**Dataset entries:**
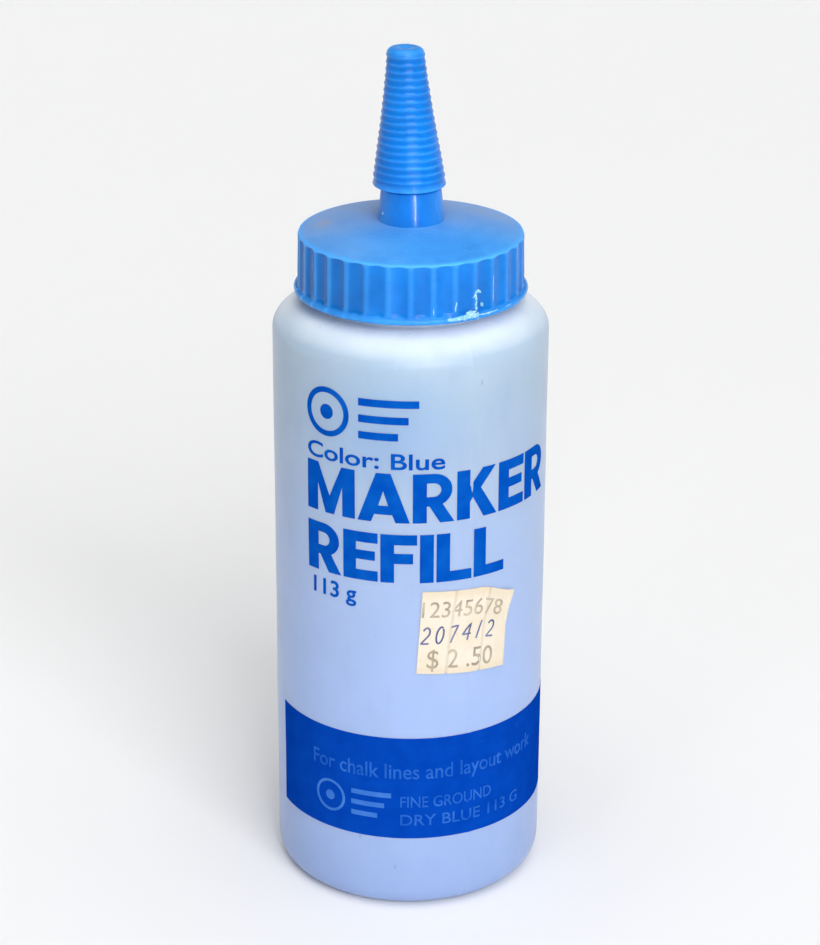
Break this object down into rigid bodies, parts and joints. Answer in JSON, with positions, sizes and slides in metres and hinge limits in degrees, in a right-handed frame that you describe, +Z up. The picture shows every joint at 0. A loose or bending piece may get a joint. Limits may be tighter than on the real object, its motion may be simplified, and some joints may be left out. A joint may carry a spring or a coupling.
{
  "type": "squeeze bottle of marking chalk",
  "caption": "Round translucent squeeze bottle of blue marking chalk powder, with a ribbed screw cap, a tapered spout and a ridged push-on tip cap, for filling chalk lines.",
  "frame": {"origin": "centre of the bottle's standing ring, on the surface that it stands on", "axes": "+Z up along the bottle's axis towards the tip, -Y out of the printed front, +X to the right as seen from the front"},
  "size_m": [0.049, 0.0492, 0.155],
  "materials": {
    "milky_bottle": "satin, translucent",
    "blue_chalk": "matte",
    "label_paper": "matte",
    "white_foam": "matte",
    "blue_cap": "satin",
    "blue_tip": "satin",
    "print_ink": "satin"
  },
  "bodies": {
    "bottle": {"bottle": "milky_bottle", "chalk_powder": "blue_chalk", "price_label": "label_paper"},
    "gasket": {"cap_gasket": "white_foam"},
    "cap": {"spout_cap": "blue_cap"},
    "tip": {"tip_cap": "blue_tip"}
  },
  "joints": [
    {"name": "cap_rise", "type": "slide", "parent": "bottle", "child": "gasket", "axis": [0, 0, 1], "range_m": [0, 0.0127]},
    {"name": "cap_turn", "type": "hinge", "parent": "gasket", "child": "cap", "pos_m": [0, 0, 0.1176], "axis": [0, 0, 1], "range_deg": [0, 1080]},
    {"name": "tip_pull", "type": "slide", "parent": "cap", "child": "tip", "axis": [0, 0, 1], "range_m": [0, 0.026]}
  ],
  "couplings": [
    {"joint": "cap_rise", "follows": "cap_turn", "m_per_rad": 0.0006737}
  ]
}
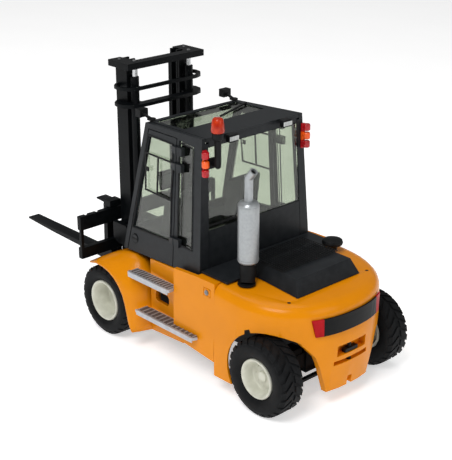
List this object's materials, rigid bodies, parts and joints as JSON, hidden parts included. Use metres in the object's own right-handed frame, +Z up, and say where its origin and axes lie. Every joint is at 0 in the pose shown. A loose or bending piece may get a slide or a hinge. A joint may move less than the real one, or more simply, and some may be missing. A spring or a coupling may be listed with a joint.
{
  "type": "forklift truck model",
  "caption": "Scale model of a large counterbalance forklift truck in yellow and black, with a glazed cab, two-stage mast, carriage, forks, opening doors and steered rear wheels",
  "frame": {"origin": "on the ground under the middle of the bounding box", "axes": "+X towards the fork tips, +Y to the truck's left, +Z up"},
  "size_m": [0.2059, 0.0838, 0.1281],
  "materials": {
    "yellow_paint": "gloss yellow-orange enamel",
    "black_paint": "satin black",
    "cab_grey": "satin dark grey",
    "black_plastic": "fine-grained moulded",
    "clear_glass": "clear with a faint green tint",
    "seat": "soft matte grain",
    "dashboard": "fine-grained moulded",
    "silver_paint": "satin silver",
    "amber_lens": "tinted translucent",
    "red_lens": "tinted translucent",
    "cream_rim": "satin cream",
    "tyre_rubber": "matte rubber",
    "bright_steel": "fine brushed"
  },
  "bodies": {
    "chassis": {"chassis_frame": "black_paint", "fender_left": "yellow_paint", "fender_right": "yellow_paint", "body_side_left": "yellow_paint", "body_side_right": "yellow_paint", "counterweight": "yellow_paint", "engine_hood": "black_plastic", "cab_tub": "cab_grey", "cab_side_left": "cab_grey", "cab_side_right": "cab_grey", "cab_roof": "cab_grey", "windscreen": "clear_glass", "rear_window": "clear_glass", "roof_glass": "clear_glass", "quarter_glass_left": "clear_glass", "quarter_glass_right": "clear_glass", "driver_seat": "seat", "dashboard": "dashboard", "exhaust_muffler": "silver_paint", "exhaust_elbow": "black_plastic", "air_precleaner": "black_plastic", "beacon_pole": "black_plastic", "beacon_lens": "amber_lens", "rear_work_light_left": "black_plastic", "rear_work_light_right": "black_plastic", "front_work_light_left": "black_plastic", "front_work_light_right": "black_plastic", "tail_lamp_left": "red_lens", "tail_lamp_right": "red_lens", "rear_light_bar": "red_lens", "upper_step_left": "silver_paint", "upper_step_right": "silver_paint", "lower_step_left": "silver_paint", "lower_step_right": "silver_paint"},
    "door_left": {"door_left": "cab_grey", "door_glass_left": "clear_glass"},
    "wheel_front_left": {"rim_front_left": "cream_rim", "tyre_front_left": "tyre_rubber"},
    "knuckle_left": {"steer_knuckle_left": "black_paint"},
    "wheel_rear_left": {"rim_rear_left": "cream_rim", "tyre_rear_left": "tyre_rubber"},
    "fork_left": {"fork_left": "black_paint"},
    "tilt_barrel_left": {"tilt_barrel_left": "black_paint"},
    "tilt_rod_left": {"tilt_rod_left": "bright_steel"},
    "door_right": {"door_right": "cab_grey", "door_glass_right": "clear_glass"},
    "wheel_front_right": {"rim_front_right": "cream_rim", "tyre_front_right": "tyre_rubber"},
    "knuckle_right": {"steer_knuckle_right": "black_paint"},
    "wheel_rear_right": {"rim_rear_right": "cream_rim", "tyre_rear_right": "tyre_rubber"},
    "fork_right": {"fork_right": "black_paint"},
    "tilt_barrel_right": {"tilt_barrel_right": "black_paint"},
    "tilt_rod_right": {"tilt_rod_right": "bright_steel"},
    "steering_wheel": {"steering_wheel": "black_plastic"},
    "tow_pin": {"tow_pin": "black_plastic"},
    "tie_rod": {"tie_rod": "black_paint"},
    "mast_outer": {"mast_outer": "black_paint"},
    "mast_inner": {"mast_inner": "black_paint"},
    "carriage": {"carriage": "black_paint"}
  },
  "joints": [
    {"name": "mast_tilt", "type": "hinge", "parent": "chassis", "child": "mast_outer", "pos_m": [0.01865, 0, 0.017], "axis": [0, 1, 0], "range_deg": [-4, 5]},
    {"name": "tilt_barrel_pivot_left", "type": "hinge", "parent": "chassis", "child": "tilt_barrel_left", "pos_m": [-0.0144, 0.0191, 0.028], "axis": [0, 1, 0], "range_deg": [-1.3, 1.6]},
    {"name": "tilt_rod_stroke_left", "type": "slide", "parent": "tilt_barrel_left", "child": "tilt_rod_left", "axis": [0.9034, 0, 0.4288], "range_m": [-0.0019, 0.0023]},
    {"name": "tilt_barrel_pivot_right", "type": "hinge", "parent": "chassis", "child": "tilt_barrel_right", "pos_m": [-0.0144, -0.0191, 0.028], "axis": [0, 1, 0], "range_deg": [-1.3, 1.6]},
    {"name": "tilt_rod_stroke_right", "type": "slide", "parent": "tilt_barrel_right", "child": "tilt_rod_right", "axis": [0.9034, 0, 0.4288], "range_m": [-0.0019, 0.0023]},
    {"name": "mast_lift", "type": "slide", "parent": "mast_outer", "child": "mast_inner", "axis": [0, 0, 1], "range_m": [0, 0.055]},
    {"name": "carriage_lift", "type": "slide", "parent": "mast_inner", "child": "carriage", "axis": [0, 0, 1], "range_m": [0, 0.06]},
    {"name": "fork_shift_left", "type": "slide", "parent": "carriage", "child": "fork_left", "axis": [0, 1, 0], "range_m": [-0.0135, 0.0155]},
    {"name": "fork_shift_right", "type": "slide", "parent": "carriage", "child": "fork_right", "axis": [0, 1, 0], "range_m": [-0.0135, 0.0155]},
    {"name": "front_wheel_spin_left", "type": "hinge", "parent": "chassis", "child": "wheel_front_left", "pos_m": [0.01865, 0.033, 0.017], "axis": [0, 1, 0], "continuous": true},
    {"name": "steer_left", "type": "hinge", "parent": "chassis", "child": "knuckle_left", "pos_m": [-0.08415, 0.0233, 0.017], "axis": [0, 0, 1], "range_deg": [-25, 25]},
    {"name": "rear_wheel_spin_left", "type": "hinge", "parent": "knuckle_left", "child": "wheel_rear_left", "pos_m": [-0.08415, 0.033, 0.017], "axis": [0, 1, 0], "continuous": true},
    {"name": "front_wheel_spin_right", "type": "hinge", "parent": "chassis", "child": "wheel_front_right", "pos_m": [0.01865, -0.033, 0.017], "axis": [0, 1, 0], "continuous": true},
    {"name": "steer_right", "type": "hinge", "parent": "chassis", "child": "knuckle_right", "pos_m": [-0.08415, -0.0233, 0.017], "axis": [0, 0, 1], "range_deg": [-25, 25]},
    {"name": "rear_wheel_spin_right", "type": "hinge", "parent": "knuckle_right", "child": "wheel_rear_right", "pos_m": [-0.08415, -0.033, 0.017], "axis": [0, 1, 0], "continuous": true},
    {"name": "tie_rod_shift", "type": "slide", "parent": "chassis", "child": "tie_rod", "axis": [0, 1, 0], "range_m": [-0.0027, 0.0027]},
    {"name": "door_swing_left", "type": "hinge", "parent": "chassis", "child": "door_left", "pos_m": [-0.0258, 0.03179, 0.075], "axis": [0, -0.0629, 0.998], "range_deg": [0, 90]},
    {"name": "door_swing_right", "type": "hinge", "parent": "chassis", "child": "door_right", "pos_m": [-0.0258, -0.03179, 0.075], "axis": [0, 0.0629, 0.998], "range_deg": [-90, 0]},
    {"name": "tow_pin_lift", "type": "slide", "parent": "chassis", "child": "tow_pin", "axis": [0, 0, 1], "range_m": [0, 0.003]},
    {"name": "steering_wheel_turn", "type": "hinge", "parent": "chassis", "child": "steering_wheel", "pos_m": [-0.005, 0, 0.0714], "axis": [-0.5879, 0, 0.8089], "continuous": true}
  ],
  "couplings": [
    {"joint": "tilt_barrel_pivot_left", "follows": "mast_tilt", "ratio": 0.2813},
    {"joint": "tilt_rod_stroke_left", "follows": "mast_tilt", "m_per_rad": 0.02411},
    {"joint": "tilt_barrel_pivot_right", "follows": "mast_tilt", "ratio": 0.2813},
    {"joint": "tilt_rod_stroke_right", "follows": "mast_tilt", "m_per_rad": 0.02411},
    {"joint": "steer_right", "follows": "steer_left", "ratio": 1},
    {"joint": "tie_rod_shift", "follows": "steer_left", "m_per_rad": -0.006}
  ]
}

**Work to do:** Determine how many lines include the word "rigid" and report that number by itself.

**Exercise output:** 2